**Instructions to follow**
Go through the entries below and write each one out exactly.

== Dataset ==

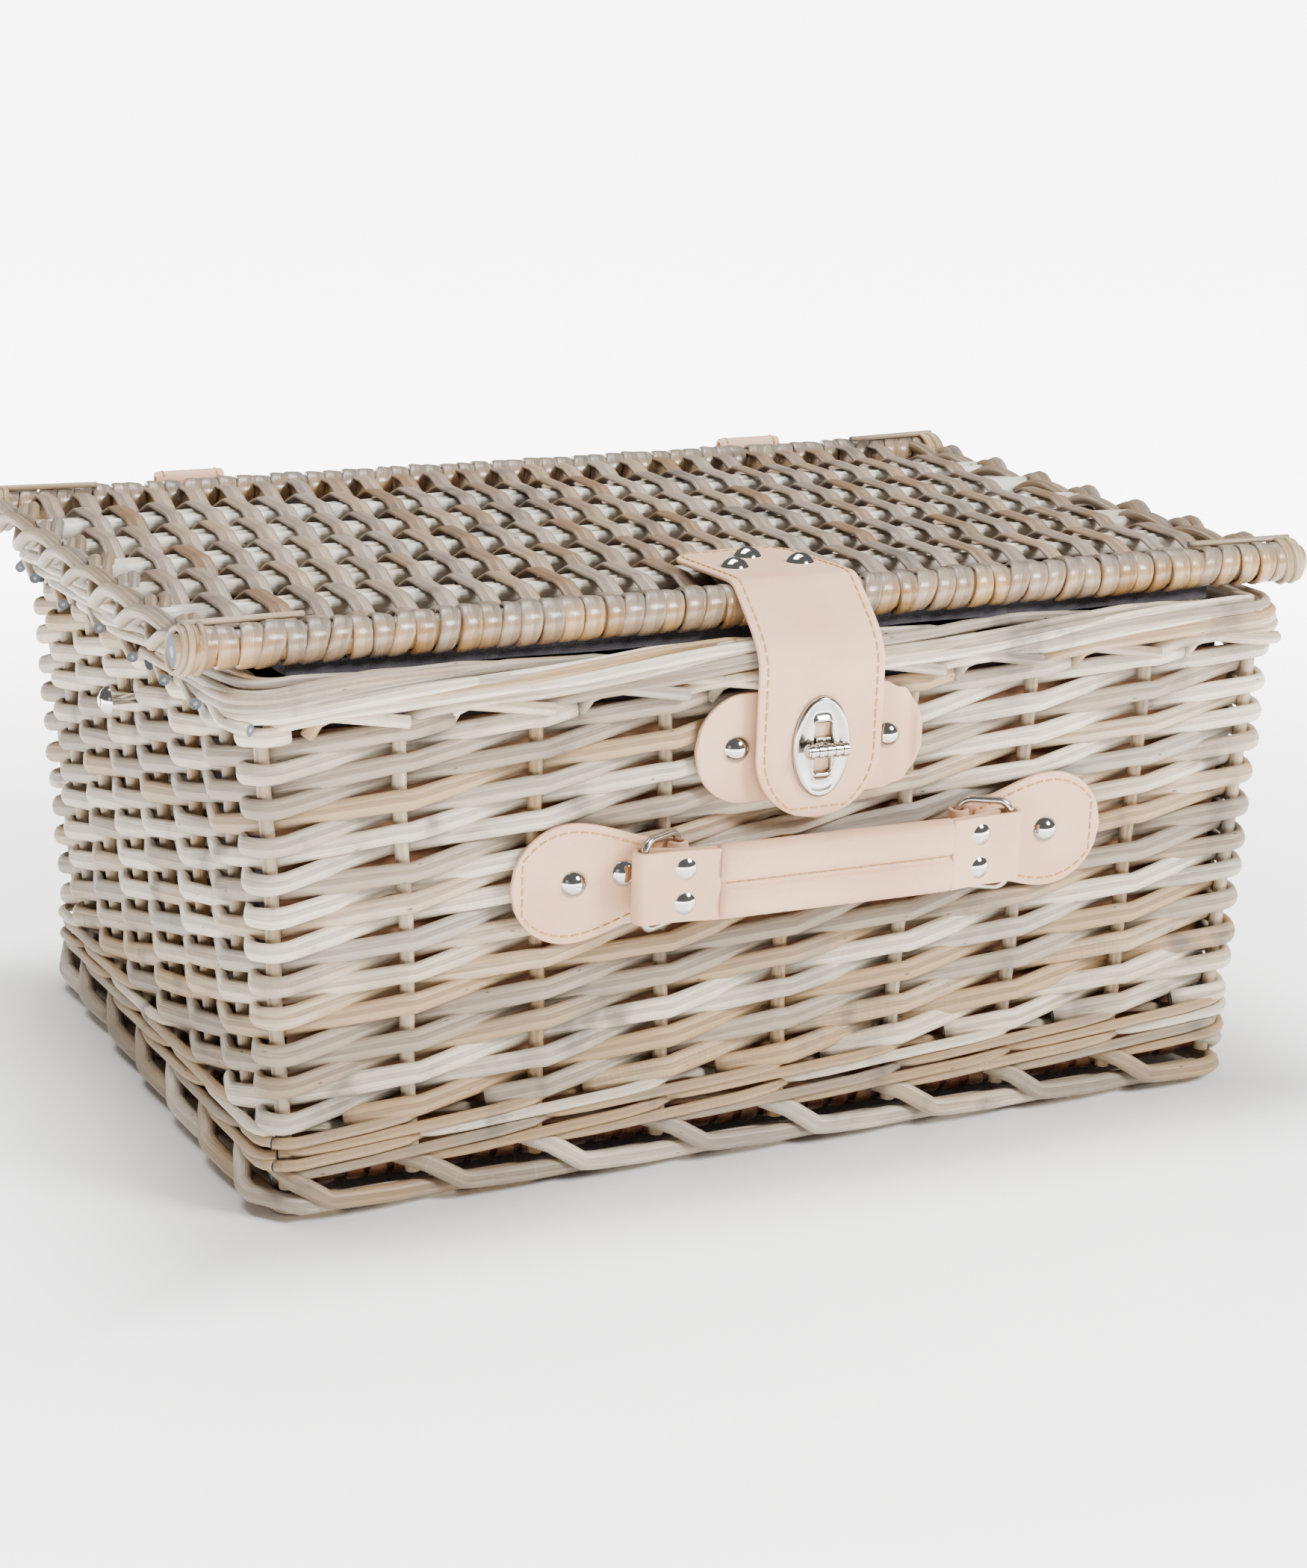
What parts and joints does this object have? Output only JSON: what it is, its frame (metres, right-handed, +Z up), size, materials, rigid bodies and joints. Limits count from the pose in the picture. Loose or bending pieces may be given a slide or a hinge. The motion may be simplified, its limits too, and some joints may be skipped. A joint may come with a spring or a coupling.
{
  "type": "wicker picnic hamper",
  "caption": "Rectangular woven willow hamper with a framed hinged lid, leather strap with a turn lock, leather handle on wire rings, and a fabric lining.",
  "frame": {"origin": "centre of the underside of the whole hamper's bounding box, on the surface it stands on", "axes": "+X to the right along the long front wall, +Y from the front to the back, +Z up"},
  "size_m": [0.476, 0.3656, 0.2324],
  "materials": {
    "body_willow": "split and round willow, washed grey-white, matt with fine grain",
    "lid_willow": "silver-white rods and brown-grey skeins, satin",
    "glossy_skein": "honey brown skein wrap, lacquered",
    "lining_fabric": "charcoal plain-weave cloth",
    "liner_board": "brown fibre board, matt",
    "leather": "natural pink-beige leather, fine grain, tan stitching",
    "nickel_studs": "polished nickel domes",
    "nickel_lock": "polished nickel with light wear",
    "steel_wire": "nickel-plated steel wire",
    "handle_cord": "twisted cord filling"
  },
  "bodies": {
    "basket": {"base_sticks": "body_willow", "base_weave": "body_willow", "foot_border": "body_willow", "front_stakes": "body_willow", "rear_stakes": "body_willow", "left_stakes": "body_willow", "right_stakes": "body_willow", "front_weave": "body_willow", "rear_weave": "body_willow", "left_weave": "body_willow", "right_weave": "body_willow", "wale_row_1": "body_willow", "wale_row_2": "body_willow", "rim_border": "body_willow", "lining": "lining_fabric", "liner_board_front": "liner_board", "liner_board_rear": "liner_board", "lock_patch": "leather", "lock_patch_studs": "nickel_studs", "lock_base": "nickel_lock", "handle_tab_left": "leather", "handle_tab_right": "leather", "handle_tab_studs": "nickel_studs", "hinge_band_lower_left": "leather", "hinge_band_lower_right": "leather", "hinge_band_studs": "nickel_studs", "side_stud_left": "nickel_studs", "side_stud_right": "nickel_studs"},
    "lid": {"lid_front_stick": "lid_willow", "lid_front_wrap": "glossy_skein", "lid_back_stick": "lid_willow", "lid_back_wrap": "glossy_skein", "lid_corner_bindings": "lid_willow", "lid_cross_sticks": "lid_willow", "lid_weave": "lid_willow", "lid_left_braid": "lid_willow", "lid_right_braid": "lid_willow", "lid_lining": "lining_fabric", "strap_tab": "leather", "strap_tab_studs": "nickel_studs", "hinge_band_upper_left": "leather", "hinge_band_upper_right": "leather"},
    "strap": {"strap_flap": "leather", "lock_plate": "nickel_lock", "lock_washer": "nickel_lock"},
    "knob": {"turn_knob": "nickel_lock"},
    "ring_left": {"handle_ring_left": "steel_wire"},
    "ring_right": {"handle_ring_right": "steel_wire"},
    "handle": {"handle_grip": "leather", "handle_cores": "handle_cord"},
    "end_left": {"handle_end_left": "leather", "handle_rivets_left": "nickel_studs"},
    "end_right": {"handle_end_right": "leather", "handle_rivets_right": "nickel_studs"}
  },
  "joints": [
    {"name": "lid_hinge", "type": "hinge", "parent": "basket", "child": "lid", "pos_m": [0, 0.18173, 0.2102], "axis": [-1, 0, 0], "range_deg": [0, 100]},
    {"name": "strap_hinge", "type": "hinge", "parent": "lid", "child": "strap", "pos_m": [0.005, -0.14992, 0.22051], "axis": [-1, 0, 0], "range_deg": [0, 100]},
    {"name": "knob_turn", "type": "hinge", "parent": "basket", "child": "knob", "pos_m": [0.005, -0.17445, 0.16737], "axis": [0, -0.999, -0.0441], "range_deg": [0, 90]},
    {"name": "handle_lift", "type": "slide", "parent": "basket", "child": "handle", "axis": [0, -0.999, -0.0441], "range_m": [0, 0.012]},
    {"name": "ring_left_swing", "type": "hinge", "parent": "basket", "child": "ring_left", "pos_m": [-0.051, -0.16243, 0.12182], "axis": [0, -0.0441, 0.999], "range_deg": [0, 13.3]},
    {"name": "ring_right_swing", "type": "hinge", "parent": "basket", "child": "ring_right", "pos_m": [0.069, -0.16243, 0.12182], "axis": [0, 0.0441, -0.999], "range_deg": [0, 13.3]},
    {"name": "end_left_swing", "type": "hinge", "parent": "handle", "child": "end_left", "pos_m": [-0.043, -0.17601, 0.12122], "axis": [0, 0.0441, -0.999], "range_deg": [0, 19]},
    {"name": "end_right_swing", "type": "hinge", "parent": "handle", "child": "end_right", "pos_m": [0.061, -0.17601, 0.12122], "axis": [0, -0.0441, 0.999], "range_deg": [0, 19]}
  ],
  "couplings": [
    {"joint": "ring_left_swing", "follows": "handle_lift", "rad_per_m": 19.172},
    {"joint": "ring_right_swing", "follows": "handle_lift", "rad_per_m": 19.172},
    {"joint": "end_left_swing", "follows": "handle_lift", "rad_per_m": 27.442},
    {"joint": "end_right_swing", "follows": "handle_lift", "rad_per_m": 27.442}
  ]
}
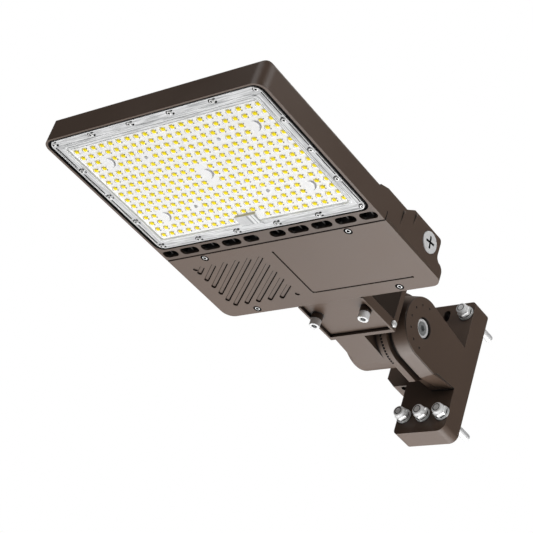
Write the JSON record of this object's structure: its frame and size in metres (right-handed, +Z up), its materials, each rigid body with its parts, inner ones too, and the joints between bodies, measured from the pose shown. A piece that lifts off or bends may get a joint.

===

**Solution to this exercise**
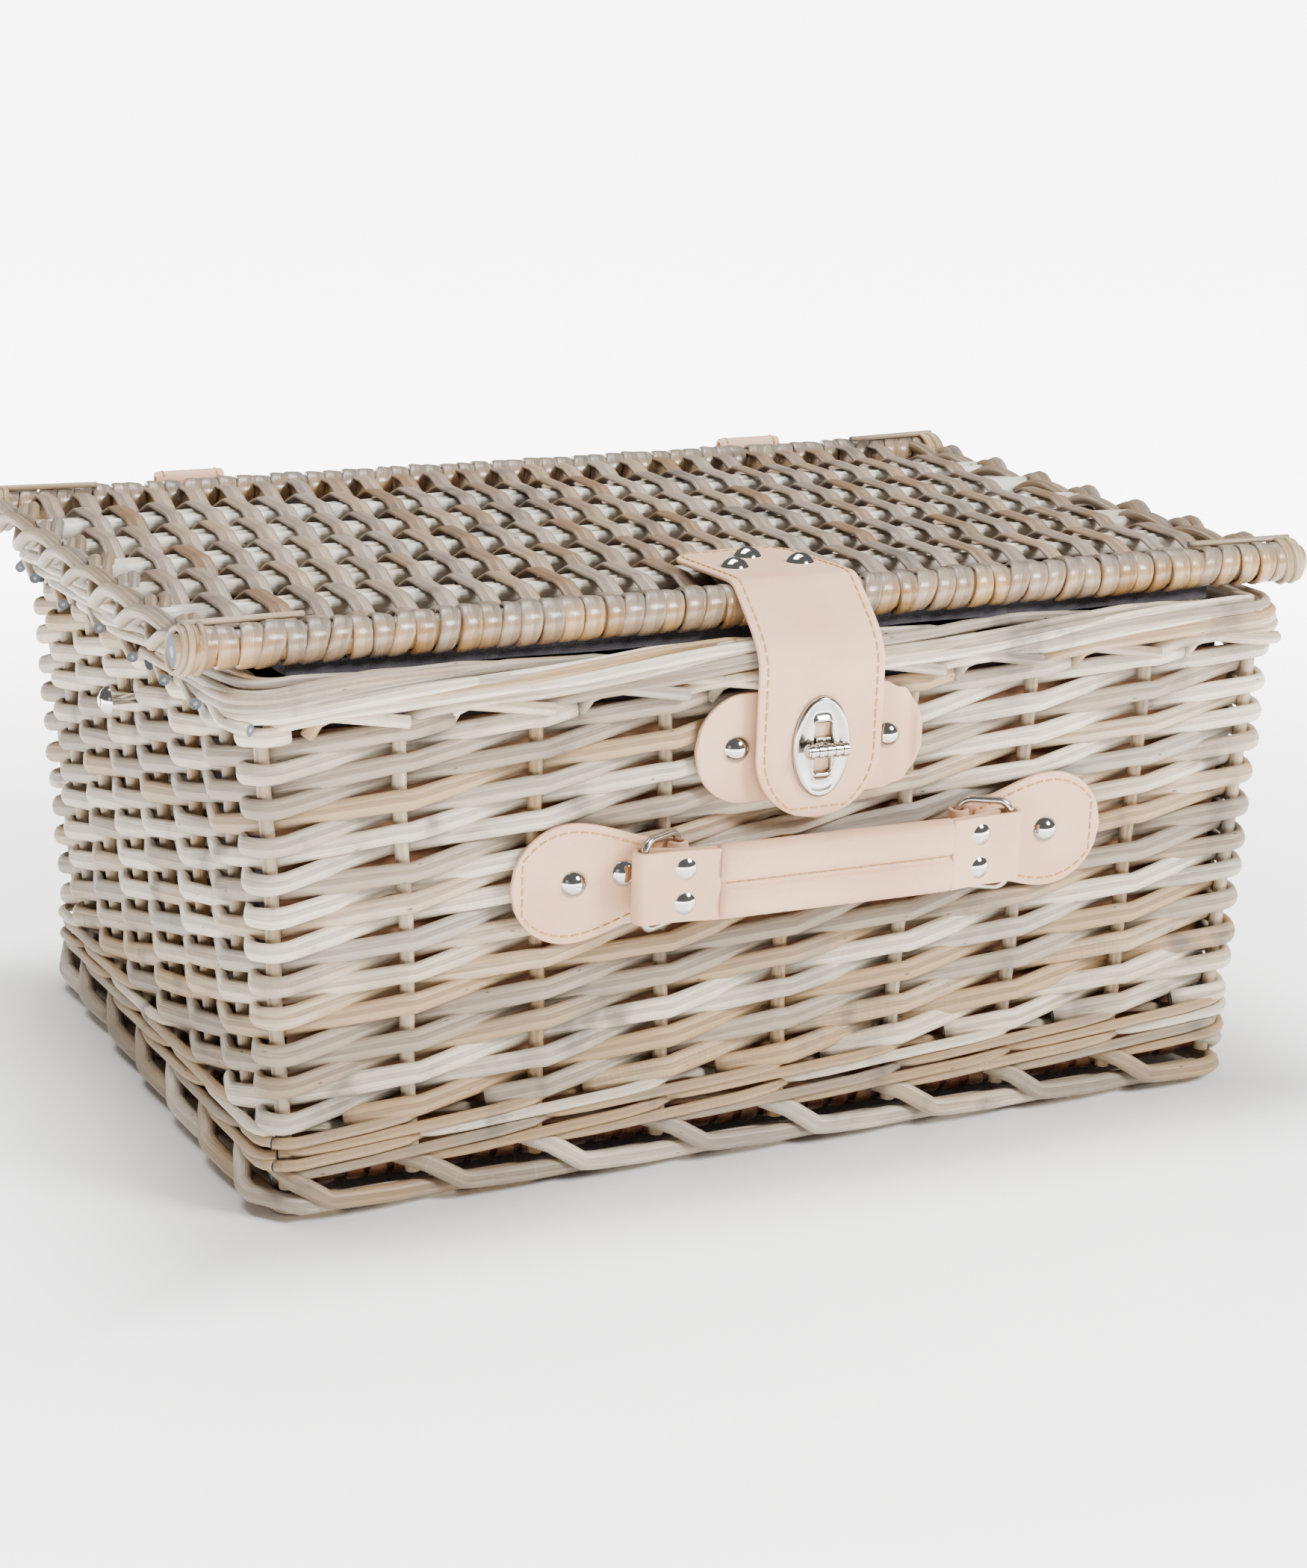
What parts and joints does this object have? Output only JSON: what it is, its frame (metres, right-handed, +Z up), size, materials, rigid bodies and joints. Limits count from the pose in the picture. Loose or bending pieces may be given a slide or a hinge. The motion may be simplified, its limits too, and some joints may be skipped. A joint may come with a spring or a coupling.
{
  "type": "wicker picnic hamper",
  "caption": "Rectangular woven willow hamper with a framed hinged lid, leather strap with a turn lock, leather handle on wire rings, and a fabric lining.",
  "frame": {"origin": "centre of the underside of the whole hamper's bounding box, on the surface it stands on", "axes": "+X to the right along the long front wall, +Y from the front to the back, +Z up"},
  "size_m": [0.476, 0.3656, 0.2324],
  "materials": {
    "body_willow": "split and round willow, washed grey-white, matt with fine grain",
    "lid_willow": "silver-white rods and brown-grey skeins, satin",
    "glossy_skein": "honey brown skein wrap, lacquered",
    "lining_fabric": "charcoal plain-weave cloth",
    "liner_board": "brown fibre board, matt",
    "leather": "natural pink-beige leather, fine grain, tan stitching",
    "nickel_studs": "polished nickel domes",
    "nickel_lock": "polished nickel with light wear",
    "steel_wire": "nickel-plated steel wire",
    "handle_cord": "twisted cord filling"
  },
  "bodies": {
    "basket": {"base_sticks": "body_willow", "base_weave": "body_willow", "foot_border": "body_willow", "front_stakes": "body_willow", "rear_stakes": "body_willow", "left_stakes": "body_willow", "right_stakes": "body_willow", "front_weave": "body_willow", "rear_weave": "body_willow", "left_weave": "body_willow", "right_weave": "body_willow", "wale_row_1": "body_willow", "wale_row_2": "body_willow", "rim_border": "body_willow", "lining": "lining_fabric", "liner_board_front": "liner_board", "liner_board_rear": "liner_board", "lock_patch": "leather", "lock_patch_studs": "nickel_studs", "lock_base": "nickel_lock", "handle_tab_left": "leather", "handle_tab_right": "leather", "handle_tab_studs": "nickel_studs", "hinge_band_lower_left": "leather", "hinge_band_lower_right": "leather", "hinge_band_studs": "nickel_studs", "side_stud_left": "nickel_studs", "side_stud_right": "nickel_studs"},
    "lid": {"lid_front_stick": "lid_willow", "lid_front_wrap": "glossy_skein", "lid_back_stick": "lid_willow", "lid_back_wrap": "glossy_skein", "lid_corner_bindings": "lid_willow", "lid_cross_sticks": "lid_willow", "lid_weave": "lid_willow", "lid_left_braid": "lid_willow", "lid_right_braid": "lid_willow", "lid_lining": "lining_fabric", "strap_tab": "leather", "strap_tab_studs": "nickel_studs", "hinge_band_upper_left": "leather", "hinge_band_upper_right": "leather"},
    "strap": {"strap_flap": "leather", "lock_plate": "nickel_lock", "lock_washer": "nickel_lock"},
    "knob": {"turn_knob": "nickel_lock"},
    "ring_left": {"handle_ring_left": "steel_wire"},
    "ring_right": {"handle_ring_right": "steel_wire"},
    "handle": {"handle_grip": "leather", "handle_cores": "handle_cord"},
    "end_left": {"handle_end_left": "leather", "handle_rivets_left": "nickel_studs"},
    "end_right": {"handle_end_right": "leather", "handle_rivets_right": "nickel_studs"}
  },
  "joints": [
    {"name": "lid_hinge", "type": "hinge", "parent": "basket", "child": "lid", "pos_m": [0, 0.18173, 0.2102], "axis": [-1, 0, 0], "range_deg": [0, 100]},
    {"name": "strap_hinge", "type": "hinge", "parent": "lid", "child": "strap", "pos_m": [0.005, -0.14992, 0.22051], "axis": [-1, 0, 0], "range_deg": [0, 100]},
    {"name": "knob_turn", "type": "hinge", "parent": "basket", "child": "knob", "pos_m": [0.005, -0.17445, 0.16737], "axis": [0, -0.999, -0.0441], "range_deg": [0, 90]},
    {"name": "handle_lift", "type": "slide", "parent": "basket", "child": "handle", "axis": [0, -0.999, -0.0441], "range_m": [0, 0.012]},
    {"name": "ring_left_swing", "type": "hinge", "parent": "basket", "child": "ring_left", "pos_m": [-0.051, -0.16243, 0.12182], "axis": [0, -0.0441, 0.999], "range_deg": [0, 13.3]},
    {"name": "ring_right_swing", "type": "hinge", "parent": "basket", "child": "ring_right", "pos_m": [0.069, -0.16243, 0.12182], "axis": [0, 0.0441, -0.999], "range_deg": [0, 13.3]},
    {"name": "end_left_swing", "type": "hinge", "parent": "handle", "child": "end_left", "pos_m": [-0.043, -0.17601, 0.12122], "axis": [0, 0.0441, -0.999], "range_deg": [0, 19]},
    {"name": "end_right_swing", "type": "hinge", "parent": "handle", "child": "end_right", "pos_m": [0.061, -0.17601, 0.12122], "axis": [0, -0.0441, 0.999], "range_deg": [0, 19]}
  ],
  "couplings": [
    {"joint": "ring_left_swing", "follows": "handle_lift", "rad_per_m": 19.172},
    {"joint": "ring_right_swing", "follows": "handle_lift", "rad_per_m": 19.172},
    {"joint": "end_left_swing", "follows": "handle_lift", "rad_per_m": 27.442},
    {"joint": "end_right_swing", "follows": "handle_lift", "rad_per_m": 27.442}
  ]
}
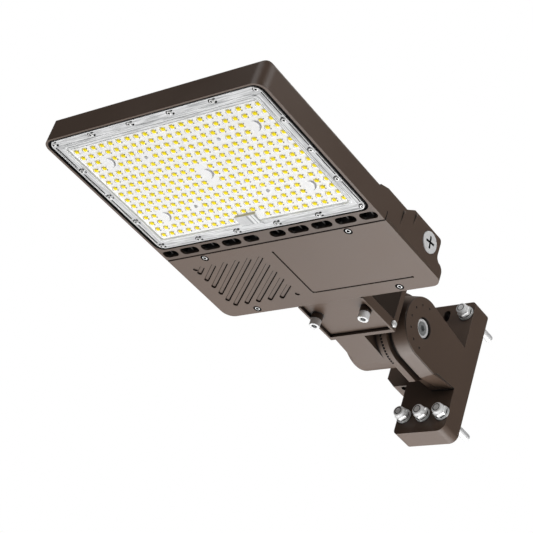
Write the JSON record of this object's structure: its frame and size in metres (right-handed, +Z up), its materials, each rigid body with its parts, inner ones too, and the joints between bodies, measured from the pose shown. A piece that lifts off or bends may get a joint.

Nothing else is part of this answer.